Having hacked the applicable law down to size, as it were, the Court then wrapped matters up on the remaining point of whether “the defamatory statements were ‘provided by another information content provider.’” Rejecting the plaintiff’s argument that the defendants should be deemed content providers by the fact that they ran a website that “implicitly encouraged users to post negative comments about the New York City real estate industry” the Court observed “there is no allegation that the defamatory comments were posted in response to any specific invitation for users to bash Shiamili or Ardor.”
As to the various headings, sub-heads, illustration and preface text, the Court concluded, in perhaps the key take away from this case, “[t]he complaint does not allege that the heading or sub-heading are actionable, but only that they ‘preceded’ and ‘prefaced’ the objectionable commentary,” and that there they were not in and of themselves defamatory as a matter of law.
The three judges in the dissent disagreed with the majority’s reach, and given that the two parties were direct competitors, opined that while they did “not dispute the adoption of a broad approach to immunity for on-line service providers under the CDA, an interpretation that immunizes a business’s complicity in defaming a direct competitor takes us so far afield from the purpose of the CDA as to make it unrecognizable.”

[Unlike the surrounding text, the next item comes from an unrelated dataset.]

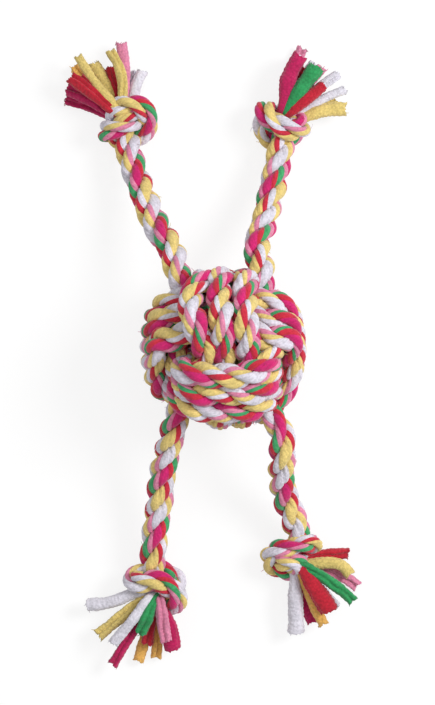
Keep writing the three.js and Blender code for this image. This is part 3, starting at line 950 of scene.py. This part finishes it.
# A strip starts inside its knot, comes out of it at its root, and bows a little on its way
START_AWAY, START_OUT, INSIDE_SHARE = 2, 3, 0.72
BOW_PLACES, BOW_LIFTS, BOW_SHARE, BOW_UNEVEN = (0.33, 0.67), (0.6, 0.3), 0.88, 0.4
STRIP_ROOT_WIDTH = 5.2
STRIP_FLATNESS = 0.84
STRIP_SIDES, STRIP_GIRTH = 40, 20
STRIP_STEP = 0.55
# It is as wide as in the rope at its root and swells to its full width further on
SWELL_RATE, SWELL_FROM = 2.4, 0.4
# Unevenness of width, flatness and slit, each with the length of its longest wave
WIDTH_UNEVEN, FLAT_UNEVEN, SLIT_UNEVEN = (0.10, 20), (0.12, 26), (0.5, 45)
# Round a strip, in radians, with depths as shares of its half width: the slit where the rolled
# edges meet, deeper and wider near the end, the lips beside it, and a fold at each side
SLIT_DEPTH, SLIT_WIDTH, OPEN_LENGTH, OPEN_DEEPER, OPEN_WIDER = 0.50, 0.21, 8, 0.22, 0.20
LIP_HEIGHT, LIP_ANGLE, LIP_WIDTH = 0.13, 0.58, 0.26
FOLD_DEPTH, FOLD_ANGLE, FOLD_WIDTH = 0.10, 1.9, 0.16
# Fine creases across it
CREASE_DEPTH, CREASE_LENGTH, CREASE_DRIFT = 0.035, 2.3, 3
# The cut end: how ragged its last rings are, and how deep it is open and how thick its jersey
RAGGED, RAGGED_SHARES = 0.5, (1.0, 0.6, 0.25)
OPEN_DEPTH, JERSEY_THICKNESS, WALL_STEP = 6, 0.85, 0.5
THREADS, THREAD_RADIUS, THREAD_INSIDE = 6, 0.22, 0.4
THREAD_LENGTHS, THREAD_LEAN, THREAD_CURL = (0.8, 2.2), 0.35, 0.45


def jersey_strip(name, points, tip_width, slit, seed, colour):
    """A rolled strip of jersey: a flattened tube with a slit along it and an open, ragged end."""
    rng = np.random.default_rng(seed)
    path = spaced(smooth_path(points), STRIP_STEP)
    at = along(path)
    share = at / at[-1]
    tangent = unit(np.gradient(path, axis=0))
    side = unit(np.cross(tangent, Z))
    up = np.cross(side, tangent)
    beta = 2 * np.pi * np.arange(STRIP_SIDES) / STRIP_SIDES
    swell = np.clip(share * SWELL_RATE - SWELL_FROM, 0, 1)
    width = STRIP_ROOT_WIDTH + (tip_width - STRIP_ROOT_WIDTH) * swell * swell * (3 - 2 * swell)
    width = width * (1 + wobble(at, seed, *WIDTH_UNEVEN))
    flat = STRIP_FLATNESS * (1 + wobble(at, seed + 2, *FLAT_UNEVEN))
    slit_angle = math.radians(slit) + wobble(at, seed + 4, *SLIT_UNEVEN)
    apart = (beta[None, :] - slit_angle[:, None] + np.pi) % (2 * np.pi) - np.pi
    opening = np.clip((at - (at[-1] - OPEN_LENGTH)) / OPEN_LENGTH, 0, 1)[:, None]
    gap = np.exp(-((apart / (SLIT_WIDTH + OPEN_WIDER * opening)) ** 2))
    groove = (SLIT_DEPTH + OPEN_DEEPER * opening) * gap
    lips = LIP_HEIGHT * np.exp(-(((np.abs(apart) - LIP_ANGLE) / LIP_WIDTH) ** 2))
    fold = FOLD_DEPTH * np.exp(-(((np.abs(apart) - FOLD_ANGLE) / FOLD_WIDTH) ** 2))
    crease = np.sin(2 * np.pi * at / CREASE_LENGTH + 2 * np.sin(at / CREASE_DRIFT))
    creases = CREASE_DEPTH * crease[:, None] * np.cos(2 * apart)
    radius = 1 - groove + lips - fold + creases
    across = (0.5 * width)[:, None] * radius * np.sin(beta)[None, :]
    rise = (0.5 * width * flat)[:, None] * radius * np.cos(beta)[None, :]
    outer = (
        path[:, None, :] + across[..., None] * side[:, None, :] + rise[..., None] * up[:, None, :]
    )
    ragged = rng.uniform(-RAGGED, RAGGED, STRIP_SIDES)
    ragged += RAGGED * np.sin(2 * beta + rng.uniform(0, 6))
    for back, part in enumerate(RAGGED_SHARES):
        outer[-1 - back] += (part * ragged)[:, None] * tangent[-1 - back]

    # The end is hollow: its wall turns in and goes back inside
    deep = int(OPEN_DEPTH / (at[1] - at[0]))
    tip = slice(len(path) - deep, len(path))
    middle = outer[tip].mean(1, keepdims=True)
    inner = outer[tip] + (middle - outer[tip]) * (2 * JERSEY_THICKNESS / width[tip])[:, None, None]
    rings = np.concatenate([outer, inner[::-1]])
    solid = rings.reshape(-1, 3)
    far = np.concatenate([at, at[-1] + WALL_STEP * np.arange(1, deep + 1)])
    rim = rng.choice(STRIP_SIDES, THREADS, replace=False)
    roots = outer[-1][rim] - tangent[-1] * THREAD_INSIDE
    headings = unit(tangent[-1] + rng.normal(0, THREAD_LEAN, (THREADS, 3)))
    lengths = rng.uniform(*THREAD_LENGTHS, THREADS)
    curls = rng.normal(0, THREAD_CURL, (THREADS, 3))
    loose, loose_faces = threads(roots, headings, lengths, curls, THREAD_RADIUS, len(solid))
    faces = np.concatenate([tube_faces(len(rings), STRIP_SIDES), loose_faces])
    uvs = [tube_uvs(far, STRIP_GIRTH, STRIP_SIDES), np.zeros((4 * len(loose_faces), 2))]
    return make_mesh(
        name,
        grounded(np.concatenate([solid, loose])) * MM,
        faces,
        np.concatenate(uvs),
        np.zeros(len(faces)),
        [LOOSE_JERSEY[colour]],
    )


def make_tassel(name, leg):
    """The leg's loose strips, each from its knot to its tip in the photo."""
    ankle, knot = place(leg["ankle"]), place(leg["knot"])
    away = unit((knot - ankle) * [1, 1, 0])
    beside = np.array([-away[1], away[0], 0])
    pieces = []
    for i, (degrees, share, layer, colour, bow, width, slit) in enumerate(leg["strips"]):
        flat = np.array([math.cos(math.radians(degrees)), math.sin(math.radians(degrees)), 0])
        rise = math.radians(LAYER_ROOT_DEGREES[layer])
        leave = flat * math.cos(rise) + Z * math.sin(rise)
        reach = (
            leave.dot(away) / (KNOT_LENGTH / 2),
            leave.dot(beside) / (KNOT_WIDTH / 2),
            leave[2] / (KNOT_TALL / 2),
        )
        root = knot + leave / math.sqrt(sum(v * v for v in reach))
        tip = knot + flat * LONGEST_REACH * share
        tip[2] = LAYER_HEIGHTS[layer]
        seed = 100 * (list(LEGS).index(name) + 1) + i
        rng = np.random.default_rng(seed)
        bow += rng.uniform(-BOW_UNEVEN, BOW_UNEVEN)
        bowed = np.array([-flat[1], flat[0], 0]) * bow * BOW_SHARE
        points = [
            knot + away * START_AWAY + leave * START_OUT,
            knot + INSIDE_SHARE * (root - knot),
            *(
                root + (tip - root) * on_way + bowed + Z * lift
                for on_way, lift in zip(BOW_PLACES, BOW_LIFTS)
            ),
            tip,
        ]
        piece = jersey_strip(f"{name}_jersey_{i + 1:02d}", points, width, slit, seed, colour)
        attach(piece, name + "_tassel")
        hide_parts(f"{name}_strip_{i + 1:02d}_{colour}")
        pieces.append(piece)
    return pieces


make_camera()
make_stage()
legs = {name: make_leg(name, leg) for name, leg in LEGS.items()}
make_ball()
make_heart()
tassels = {name: make_tassel(name, leg) for name, leg in LEGS.items()}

The primary takeaway is that NY defamation cases against websites where third party comments have allegedly defamed the plaintiff and the CDA is operative are likely to be summarily dismissed, even if the website operators have performed a range of traditional “editorial” functions to the content. While not an iron clad “guarantee” of course, New York’s high court has now positively signaled that the scope of Section 230 CDA immunity is to be applied liberally.